Showing posts with label kansas city. Show all posts
Showing posts with label kansas city. Show all posts

May 14, 2008

Thing We Love: Overalls

After coming across the great photos from yesterday's post, I've become slightly sentimental about growing up in the Midwest. In my warped mind, instead of thinking about riding my bike through the streets of Mission Hills and playing in the yards of the huge mansions, where all of Kansas City's elite live, I like thinking about class trips to Dustin Dolginow's family farm for hikes down to the stream and playing on huge haystacks. I like daydreaming about a little Hollister perched on a bar stool eating livers and gizzards at Duke's, my Aunt's bar in Benedict, Nebraska, a town with a population of 278 people. I like to think this is how we spent our childhood -- in overalls and playing in the water.

May 1, 2008

May Day, May Day!

Pembroke Hill, the school where we spent our first formative years, knew a thing or two about tradition. It came into being when Pembroke Country Day (a boys' school started in 1910 where our grandpa spent a few years) and Sunset Hill (a girls school just South of the Plaza started in 1913) tied the knot, shook up the sexes, sent the young kids to the girls' campus and the older ones to the boys'. This great sugar-spice-and-everything-nice-meets-hammers-nails-and-puppy-dog-tails-union occurred when I hit first grade...and what a shake up it was. Luckily, they kept many of both schools' long-standing traditions, namely: May Day Field Day. For the May Day component, which started at Sunset in the '20s, the littlest kids dressed up as Robin Hood (thank god, for those fancy KC parents they didn't follow through with that sealing from the rich bit...), the 3rd through 5th grade girls (like Porter, above, in 3rd) threw on custom made ribbon skirts and danced with a hoop of flowers, while the 6th grade girls, in the same costume, braided the May Pole with boys dressed in tennis whites.
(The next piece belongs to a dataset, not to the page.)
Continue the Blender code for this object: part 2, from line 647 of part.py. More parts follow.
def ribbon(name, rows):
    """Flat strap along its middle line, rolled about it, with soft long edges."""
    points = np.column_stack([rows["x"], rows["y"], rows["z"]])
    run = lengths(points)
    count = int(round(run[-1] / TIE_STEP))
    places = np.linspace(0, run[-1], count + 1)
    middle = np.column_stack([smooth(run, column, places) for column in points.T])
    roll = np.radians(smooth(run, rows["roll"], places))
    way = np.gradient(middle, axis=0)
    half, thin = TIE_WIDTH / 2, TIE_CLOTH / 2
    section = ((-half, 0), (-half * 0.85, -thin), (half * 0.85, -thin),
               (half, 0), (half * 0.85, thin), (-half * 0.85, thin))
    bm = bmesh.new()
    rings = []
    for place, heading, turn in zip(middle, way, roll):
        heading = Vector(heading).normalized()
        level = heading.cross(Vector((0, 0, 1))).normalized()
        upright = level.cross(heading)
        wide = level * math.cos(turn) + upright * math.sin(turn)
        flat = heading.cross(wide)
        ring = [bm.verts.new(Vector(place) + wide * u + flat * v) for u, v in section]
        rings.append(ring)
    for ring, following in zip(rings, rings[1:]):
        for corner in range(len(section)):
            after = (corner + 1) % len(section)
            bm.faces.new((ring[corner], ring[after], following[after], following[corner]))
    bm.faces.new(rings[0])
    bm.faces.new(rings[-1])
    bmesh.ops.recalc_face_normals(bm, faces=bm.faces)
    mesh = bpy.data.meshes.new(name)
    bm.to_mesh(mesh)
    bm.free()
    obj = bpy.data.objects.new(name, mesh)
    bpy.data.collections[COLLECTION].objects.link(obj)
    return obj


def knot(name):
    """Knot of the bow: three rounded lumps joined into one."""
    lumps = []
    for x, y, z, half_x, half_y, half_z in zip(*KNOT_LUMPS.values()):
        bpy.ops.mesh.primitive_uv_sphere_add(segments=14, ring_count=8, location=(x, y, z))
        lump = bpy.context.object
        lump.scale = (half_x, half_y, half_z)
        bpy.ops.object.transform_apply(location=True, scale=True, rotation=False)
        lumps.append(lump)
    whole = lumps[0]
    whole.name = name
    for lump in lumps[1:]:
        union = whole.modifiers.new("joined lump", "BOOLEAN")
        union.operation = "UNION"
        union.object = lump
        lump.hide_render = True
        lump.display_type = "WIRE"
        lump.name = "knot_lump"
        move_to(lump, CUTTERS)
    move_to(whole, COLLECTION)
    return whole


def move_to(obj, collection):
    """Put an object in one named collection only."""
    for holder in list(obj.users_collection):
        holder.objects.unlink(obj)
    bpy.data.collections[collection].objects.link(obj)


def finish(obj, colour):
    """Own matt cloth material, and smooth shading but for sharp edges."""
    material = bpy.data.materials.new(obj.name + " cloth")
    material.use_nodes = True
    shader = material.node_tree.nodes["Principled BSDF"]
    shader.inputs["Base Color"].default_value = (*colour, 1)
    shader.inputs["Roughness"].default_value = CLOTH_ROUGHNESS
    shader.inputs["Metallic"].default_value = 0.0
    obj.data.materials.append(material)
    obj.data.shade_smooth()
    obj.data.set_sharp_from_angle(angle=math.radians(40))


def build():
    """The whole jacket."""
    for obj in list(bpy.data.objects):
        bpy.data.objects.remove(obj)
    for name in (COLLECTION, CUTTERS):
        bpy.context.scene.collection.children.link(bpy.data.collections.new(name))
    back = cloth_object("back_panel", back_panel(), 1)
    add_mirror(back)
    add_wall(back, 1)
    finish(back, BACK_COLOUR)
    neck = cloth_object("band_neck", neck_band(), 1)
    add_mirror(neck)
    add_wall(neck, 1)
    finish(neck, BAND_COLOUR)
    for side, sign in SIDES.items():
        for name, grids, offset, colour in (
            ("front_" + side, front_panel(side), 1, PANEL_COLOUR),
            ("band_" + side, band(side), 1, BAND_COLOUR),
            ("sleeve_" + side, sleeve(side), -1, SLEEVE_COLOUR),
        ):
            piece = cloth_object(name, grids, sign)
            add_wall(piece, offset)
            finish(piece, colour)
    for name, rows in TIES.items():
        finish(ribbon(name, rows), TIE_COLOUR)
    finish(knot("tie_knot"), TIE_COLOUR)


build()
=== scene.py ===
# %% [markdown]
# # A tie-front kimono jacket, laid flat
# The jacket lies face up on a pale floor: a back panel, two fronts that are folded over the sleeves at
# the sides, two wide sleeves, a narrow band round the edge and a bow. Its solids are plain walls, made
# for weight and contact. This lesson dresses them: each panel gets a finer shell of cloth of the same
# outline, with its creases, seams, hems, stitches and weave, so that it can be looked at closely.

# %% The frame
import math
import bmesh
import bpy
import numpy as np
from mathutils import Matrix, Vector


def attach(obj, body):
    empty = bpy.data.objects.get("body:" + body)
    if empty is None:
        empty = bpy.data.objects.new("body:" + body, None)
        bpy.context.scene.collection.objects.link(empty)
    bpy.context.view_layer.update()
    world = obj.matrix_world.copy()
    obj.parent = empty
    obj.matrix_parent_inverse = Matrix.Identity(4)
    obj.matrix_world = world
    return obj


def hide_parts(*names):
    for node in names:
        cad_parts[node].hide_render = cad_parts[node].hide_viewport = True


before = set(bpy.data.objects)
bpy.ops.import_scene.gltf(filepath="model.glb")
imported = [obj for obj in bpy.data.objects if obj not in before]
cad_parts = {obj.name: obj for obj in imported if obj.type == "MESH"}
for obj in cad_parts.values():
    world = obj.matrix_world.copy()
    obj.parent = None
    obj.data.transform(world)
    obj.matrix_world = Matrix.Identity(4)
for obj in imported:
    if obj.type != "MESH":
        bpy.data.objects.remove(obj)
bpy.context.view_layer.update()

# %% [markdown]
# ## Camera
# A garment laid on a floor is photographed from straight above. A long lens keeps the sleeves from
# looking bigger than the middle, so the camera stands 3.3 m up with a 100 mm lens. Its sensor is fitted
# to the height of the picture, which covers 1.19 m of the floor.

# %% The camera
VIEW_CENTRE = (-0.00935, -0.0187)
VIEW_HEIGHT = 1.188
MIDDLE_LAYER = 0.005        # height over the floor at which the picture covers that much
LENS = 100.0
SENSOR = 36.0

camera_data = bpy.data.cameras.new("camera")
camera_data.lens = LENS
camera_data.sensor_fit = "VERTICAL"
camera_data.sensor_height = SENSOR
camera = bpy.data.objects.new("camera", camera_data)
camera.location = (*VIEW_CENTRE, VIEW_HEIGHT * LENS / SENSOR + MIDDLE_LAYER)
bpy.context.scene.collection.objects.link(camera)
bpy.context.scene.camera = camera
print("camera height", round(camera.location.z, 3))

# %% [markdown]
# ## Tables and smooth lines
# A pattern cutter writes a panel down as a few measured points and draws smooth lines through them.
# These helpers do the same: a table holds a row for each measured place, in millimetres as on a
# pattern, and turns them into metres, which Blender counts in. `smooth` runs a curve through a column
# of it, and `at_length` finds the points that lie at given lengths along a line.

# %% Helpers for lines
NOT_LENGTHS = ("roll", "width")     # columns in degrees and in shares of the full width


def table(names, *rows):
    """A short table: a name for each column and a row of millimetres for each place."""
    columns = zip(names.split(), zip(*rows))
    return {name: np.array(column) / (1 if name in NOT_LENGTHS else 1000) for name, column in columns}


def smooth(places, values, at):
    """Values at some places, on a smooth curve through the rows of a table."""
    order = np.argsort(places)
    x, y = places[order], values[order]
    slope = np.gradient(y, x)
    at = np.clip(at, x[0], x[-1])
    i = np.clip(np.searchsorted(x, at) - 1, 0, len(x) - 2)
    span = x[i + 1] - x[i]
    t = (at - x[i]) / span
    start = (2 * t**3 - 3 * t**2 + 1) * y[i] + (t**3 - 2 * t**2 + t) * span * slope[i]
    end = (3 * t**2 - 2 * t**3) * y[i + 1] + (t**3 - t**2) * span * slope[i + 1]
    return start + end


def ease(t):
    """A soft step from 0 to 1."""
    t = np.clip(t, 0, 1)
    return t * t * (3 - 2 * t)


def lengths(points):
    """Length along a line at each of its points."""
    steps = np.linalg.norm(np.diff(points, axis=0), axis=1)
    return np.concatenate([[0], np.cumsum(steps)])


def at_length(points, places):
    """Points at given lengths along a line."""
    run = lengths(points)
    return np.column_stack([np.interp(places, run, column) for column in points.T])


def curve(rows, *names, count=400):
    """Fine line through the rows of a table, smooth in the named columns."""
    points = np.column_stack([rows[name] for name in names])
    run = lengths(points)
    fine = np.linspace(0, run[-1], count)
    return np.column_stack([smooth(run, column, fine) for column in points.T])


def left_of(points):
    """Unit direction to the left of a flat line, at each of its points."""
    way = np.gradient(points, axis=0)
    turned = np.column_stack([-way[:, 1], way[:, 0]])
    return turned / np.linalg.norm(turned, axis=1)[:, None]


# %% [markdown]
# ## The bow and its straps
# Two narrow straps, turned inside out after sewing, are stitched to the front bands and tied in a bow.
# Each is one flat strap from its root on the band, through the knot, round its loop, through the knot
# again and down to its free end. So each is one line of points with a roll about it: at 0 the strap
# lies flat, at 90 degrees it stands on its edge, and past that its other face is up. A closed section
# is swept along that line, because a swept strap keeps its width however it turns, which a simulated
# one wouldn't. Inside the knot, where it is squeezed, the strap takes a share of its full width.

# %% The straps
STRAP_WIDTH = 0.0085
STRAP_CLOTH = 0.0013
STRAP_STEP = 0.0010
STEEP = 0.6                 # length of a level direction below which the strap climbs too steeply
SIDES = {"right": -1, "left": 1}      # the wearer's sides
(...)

Afterwards, we'd strip down to our little white gym shorts and reversible red/blue shirts and Field Day would begin. Oh, the 50-yard dash! Such bitter competition. Such fun.

April 16, 2008

Things We Love: Badminton

One of our favorite things in Kansas City are the gigantic versions of sport's strangest projectile with the funniest name -- the shuttlecock -- strewn all about the lawn of the big art museum. These are the real thing, made with real feathers so they can fly!